▶ Task data
---------------

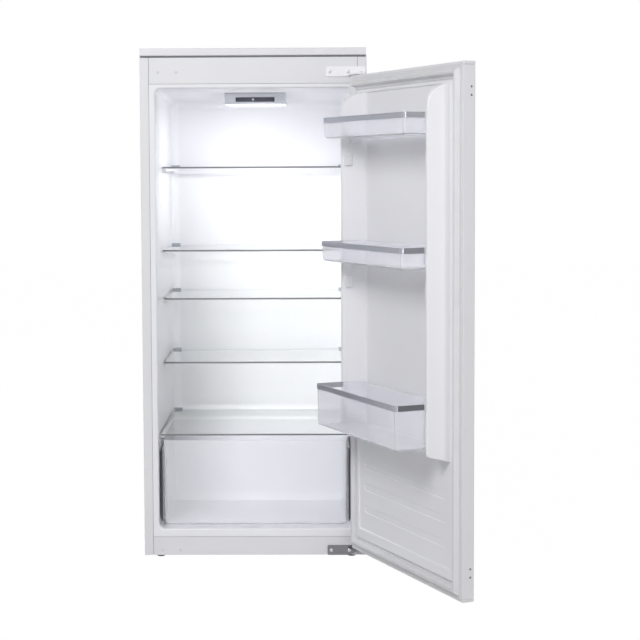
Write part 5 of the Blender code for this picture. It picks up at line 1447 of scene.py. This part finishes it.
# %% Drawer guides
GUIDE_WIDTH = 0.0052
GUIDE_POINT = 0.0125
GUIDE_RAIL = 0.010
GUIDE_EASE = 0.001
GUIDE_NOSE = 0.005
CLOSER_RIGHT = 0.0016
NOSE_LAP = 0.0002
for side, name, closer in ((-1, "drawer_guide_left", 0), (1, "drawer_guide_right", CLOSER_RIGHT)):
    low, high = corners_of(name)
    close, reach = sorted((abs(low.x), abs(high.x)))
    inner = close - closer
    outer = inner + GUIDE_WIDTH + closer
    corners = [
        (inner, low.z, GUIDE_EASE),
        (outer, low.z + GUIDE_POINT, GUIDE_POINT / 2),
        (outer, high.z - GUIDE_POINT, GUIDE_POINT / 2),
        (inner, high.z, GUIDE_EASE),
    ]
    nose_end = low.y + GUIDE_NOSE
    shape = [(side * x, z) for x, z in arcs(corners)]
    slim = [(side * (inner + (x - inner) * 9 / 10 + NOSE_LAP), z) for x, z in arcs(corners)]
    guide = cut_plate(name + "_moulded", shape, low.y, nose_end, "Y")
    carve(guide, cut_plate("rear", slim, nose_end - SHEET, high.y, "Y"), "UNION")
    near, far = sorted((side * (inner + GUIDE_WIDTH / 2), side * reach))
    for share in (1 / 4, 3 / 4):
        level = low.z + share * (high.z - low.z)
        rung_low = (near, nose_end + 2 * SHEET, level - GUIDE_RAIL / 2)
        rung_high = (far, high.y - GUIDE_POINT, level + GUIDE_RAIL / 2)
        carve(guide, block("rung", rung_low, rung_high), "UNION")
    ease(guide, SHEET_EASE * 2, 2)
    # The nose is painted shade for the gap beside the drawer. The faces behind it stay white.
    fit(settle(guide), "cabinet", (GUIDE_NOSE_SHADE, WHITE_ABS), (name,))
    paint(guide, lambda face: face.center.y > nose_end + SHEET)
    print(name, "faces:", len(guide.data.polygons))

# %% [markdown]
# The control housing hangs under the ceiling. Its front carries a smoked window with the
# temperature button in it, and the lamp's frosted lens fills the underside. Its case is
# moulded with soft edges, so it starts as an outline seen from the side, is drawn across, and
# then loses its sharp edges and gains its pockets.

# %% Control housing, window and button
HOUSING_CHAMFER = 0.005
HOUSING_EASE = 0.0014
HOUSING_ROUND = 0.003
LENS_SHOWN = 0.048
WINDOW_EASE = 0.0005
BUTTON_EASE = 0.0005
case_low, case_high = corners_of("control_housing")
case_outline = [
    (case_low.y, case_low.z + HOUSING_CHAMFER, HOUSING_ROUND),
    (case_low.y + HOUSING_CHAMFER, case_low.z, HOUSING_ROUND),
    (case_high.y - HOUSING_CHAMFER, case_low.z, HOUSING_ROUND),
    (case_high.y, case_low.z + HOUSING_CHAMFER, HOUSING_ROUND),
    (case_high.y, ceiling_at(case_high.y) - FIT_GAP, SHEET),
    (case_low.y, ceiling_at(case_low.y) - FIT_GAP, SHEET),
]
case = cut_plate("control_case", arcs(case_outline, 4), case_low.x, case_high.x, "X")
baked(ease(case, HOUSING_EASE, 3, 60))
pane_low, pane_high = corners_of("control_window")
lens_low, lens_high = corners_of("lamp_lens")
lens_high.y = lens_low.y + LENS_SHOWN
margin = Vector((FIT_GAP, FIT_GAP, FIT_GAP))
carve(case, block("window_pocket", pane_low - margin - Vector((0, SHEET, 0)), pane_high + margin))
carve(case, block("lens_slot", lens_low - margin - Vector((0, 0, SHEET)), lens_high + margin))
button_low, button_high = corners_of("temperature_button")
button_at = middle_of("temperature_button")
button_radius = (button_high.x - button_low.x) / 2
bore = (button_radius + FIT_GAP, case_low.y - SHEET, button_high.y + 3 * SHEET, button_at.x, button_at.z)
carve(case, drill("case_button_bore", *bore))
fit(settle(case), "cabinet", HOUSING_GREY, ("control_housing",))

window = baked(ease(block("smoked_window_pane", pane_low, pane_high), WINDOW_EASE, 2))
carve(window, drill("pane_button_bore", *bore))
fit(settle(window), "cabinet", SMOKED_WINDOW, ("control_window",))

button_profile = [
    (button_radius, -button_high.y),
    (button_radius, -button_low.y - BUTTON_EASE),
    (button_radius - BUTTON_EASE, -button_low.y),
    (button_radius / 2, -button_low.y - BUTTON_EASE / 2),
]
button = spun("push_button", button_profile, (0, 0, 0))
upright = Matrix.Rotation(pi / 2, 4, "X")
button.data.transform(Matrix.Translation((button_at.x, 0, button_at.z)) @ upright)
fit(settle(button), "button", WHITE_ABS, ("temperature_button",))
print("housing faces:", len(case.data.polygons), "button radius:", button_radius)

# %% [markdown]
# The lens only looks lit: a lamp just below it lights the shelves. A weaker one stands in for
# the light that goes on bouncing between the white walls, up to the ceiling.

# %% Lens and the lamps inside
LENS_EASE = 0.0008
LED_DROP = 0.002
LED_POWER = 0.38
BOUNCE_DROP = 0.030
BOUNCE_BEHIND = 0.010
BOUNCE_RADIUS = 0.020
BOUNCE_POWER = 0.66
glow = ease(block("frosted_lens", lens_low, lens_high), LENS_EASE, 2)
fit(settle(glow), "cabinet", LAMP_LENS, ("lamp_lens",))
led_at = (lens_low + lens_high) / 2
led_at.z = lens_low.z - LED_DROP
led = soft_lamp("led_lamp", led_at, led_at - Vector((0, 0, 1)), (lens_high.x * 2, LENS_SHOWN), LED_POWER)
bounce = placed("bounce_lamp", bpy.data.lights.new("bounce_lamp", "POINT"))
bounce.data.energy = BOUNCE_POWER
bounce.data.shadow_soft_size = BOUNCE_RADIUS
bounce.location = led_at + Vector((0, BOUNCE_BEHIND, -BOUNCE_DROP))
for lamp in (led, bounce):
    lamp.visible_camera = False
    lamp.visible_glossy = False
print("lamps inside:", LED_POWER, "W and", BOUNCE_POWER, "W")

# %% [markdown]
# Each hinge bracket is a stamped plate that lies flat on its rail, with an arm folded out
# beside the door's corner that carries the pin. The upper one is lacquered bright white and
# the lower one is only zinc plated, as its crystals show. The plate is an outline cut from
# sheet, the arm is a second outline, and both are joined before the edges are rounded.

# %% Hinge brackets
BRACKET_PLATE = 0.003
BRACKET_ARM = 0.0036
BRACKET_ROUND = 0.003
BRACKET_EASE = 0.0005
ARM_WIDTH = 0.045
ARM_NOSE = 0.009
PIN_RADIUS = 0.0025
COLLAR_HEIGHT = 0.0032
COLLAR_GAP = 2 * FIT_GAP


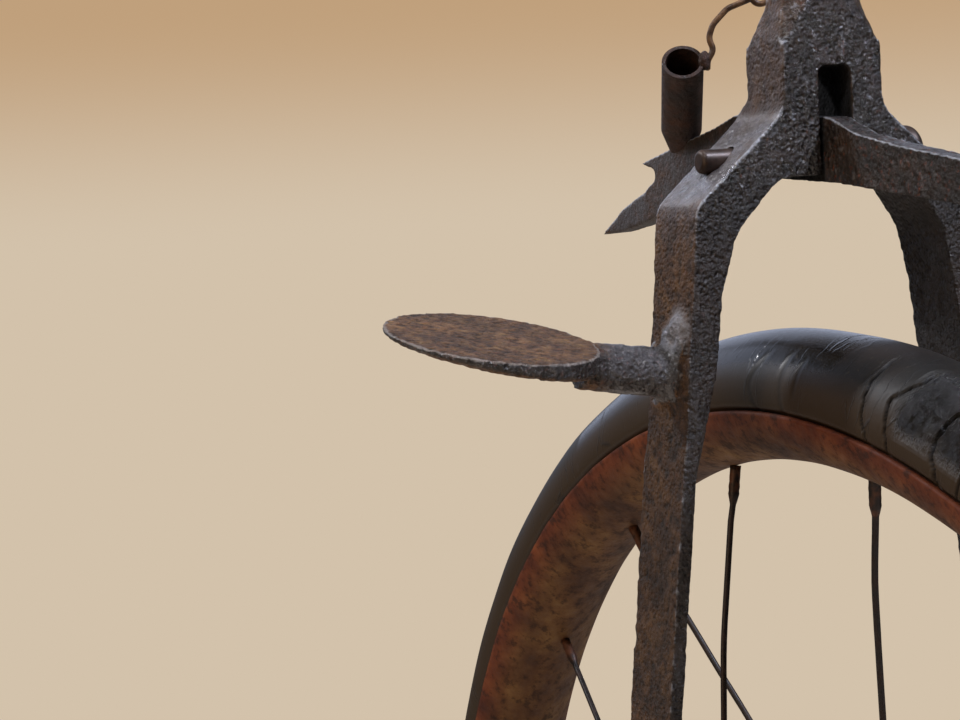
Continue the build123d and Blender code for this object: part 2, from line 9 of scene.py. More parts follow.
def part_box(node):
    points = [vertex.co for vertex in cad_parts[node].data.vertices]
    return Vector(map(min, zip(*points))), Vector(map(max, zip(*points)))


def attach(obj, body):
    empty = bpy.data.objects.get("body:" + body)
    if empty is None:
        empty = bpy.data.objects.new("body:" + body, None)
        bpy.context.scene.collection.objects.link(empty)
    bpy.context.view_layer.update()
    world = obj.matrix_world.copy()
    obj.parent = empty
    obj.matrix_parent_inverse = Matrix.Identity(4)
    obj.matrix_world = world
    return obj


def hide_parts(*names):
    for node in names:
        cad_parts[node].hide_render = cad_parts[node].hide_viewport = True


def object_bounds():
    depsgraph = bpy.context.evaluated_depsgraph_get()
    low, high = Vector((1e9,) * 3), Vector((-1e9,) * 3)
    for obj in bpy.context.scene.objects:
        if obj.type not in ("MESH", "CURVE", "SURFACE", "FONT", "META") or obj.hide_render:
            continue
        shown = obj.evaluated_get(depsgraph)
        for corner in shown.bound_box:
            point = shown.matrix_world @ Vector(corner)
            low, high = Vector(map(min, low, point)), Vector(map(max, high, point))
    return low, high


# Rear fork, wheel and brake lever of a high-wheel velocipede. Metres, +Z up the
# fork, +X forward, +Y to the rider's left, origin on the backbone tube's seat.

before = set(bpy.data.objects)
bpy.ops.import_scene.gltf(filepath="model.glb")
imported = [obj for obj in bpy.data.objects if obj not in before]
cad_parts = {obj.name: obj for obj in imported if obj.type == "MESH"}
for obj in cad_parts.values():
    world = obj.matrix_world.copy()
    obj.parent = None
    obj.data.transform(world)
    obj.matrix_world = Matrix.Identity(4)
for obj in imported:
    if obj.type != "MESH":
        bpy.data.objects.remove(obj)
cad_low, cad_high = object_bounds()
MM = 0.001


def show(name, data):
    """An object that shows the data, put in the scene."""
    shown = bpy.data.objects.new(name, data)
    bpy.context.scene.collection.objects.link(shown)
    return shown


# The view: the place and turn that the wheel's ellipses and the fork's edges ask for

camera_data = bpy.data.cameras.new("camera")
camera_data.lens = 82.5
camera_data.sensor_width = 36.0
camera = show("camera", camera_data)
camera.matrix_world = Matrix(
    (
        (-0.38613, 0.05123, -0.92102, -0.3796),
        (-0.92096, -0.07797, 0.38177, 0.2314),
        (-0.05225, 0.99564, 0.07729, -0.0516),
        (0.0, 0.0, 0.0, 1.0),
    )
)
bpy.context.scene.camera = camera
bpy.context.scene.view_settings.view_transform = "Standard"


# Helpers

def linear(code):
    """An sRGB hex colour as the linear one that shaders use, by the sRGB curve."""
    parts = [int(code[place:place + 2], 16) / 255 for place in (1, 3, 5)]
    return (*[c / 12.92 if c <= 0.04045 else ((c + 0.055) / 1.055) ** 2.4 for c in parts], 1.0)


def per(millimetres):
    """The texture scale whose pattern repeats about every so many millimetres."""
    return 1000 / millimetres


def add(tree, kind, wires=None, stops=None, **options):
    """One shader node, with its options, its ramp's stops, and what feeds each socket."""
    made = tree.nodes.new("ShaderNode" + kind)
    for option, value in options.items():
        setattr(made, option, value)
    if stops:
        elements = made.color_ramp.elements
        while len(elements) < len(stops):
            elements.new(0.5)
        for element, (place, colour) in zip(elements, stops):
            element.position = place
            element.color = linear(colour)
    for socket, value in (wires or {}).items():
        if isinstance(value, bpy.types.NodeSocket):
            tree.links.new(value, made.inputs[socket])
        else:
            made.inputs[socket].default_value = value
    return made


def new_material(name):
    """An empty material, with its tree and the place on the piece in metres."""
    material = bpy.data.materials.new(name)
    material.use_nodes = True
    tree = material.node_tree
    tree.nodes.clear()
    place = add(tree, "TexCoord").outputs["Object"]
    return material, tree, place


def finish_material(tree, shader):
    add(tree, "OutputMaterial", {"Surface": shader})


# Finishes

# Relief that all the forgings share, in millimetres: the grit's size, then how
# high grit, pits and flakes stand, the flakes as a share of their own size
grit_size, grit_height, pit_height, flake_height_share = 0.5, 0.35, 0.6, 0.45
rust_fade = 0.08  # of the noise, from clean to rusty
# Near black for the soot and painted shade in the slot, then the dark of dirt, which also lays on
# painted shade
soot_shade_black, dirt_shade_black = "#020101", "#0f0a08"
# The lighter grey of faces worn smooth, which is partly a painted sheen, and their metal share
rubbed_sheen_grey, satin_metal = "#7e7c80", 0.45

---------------

▶ Short exercise
Report every line containing the word "this" from the listing above.

▶ Finished task
Write part 5 of the Blender code for this picture. It picks up at line 1447 of scene.py. This part finishes it.
Continue the build123d and Blender code for this object: part 2, from line 9 of scene.py. More parts follow.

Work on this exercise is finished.